I’m proofreading.  I see a lot of “should.”  My coach, Claire the Magnificent, taught me to eliminate that word from my vocabulary.  Clearly I sucked at that lesson.   Somewhere I have a writing piece that Esther told me to blog.  I don’t remember which one, or where I wrote it.  It might be on my laptop.  I take it everywhere with me, yet I haven’t used it in a couple of weeks.

Okay okay, I’m going.  No really, I am.  Stay cool and hydrated today, friends.

Ex Hoss Ted

Yesterday was my first day of school.  It was more likely my 20th first day of school, but, you know: my first day of school on this attempt.

I spent most of last week making sure Drew, Jess, and I were properly outfitted: supplies, clothes, books, schedules, hair-dids, whatnots.  As Monday approached I prayed for a surge of energy to get me through.  A little ripple of nervous energy managed to help, but not enough.  I started a very early morning with my needle closer to E than F.

Too soon, I found that I have a long hike from car to class, comprising about three city blocks and two sets of steep stairs one-way.  It’s a hike I will make 4 times a day, twice a week, unless I can find a better place to park.  I will also make about 10 different trips, on school days, in order to accommodate the cast of characters who still require my taxi services.  After just one day of all this schleping back-and-forth I’m pooped!  I tried to blog yesterday, but even my writing was tired.  Mellow Yellow Monday?  Forget about it!

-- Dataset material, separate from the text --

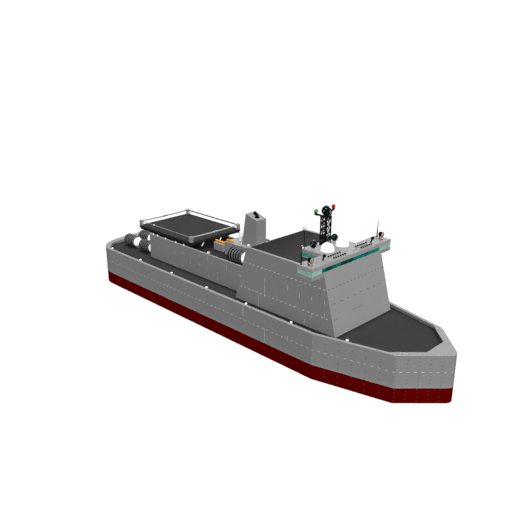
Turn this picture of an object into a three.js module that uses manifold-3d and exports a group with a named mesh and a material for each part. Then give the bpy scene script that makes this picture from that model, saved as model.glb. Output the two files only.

As I trudged back to my car during hike #4…quads shaking, calves cramped, sweat dripping down my spine…I spied an alumni banner that gave me pause.  They’re all over campus, these banners:  notable alumni with a picture, a name, and a list of accomplishments.  This particular one was Myron Tarkanian.  The face wasn’t immediately familiar, but the name hit me like a ton of bricks.  Tark.  I had him for PE the last time I was here, about 18 years ago.  He was the kind of coach that yelled and teased, ran you nearly into the ground, and instantly became your favorite.  One day, as I chased the rest of the class up and down a stairwell, I heard from two floors above me, “Hey, McCarthy!”

“Wwwwhat?”

“I saw your husband yesterday.”  (He wouldn’t know my husband from Bill Clinton)

“Oh yeah?”

“He said I’m not working you hard enough!”

“He’s a damn liar, Tark!”

And here I am, 18 years later, ready to drop dead only halfway through my cross-campus trek and just up from that hellacious set of stairs, face-to-face with Tark.  Ain’t that a bitch.

Other than being utterly and completely exhausted, I had a good day.  I got into Creative Non-Fiction, for which I was on the waitlist.  The teacher seems fun, so I’m very optimistic.  My second class, Intermediate Composition, I’m not so optimistic about.  I make 3 trudges and 8 car trips by the time I get to that class in late afternoon, and the teacher is dry as Death Valley.  I had a hard time staying awake as he droned through the syllabus.  He perked me up, however, when he asked us all for a writing sample.

I will go back tonight to try to get into another class, U.S. History to 1876.  I’m taking it to help Shelly.  She needs it, but I’m afraid it’ll be too intense, so I’m taking it with her.  It’s not the best reason to take the class, but I’ll get degree credit for it and it does sound interesting, so what the hell.

I’m off to finish my homework.  Stay cool today!  And Happy Birthday to Esther!!!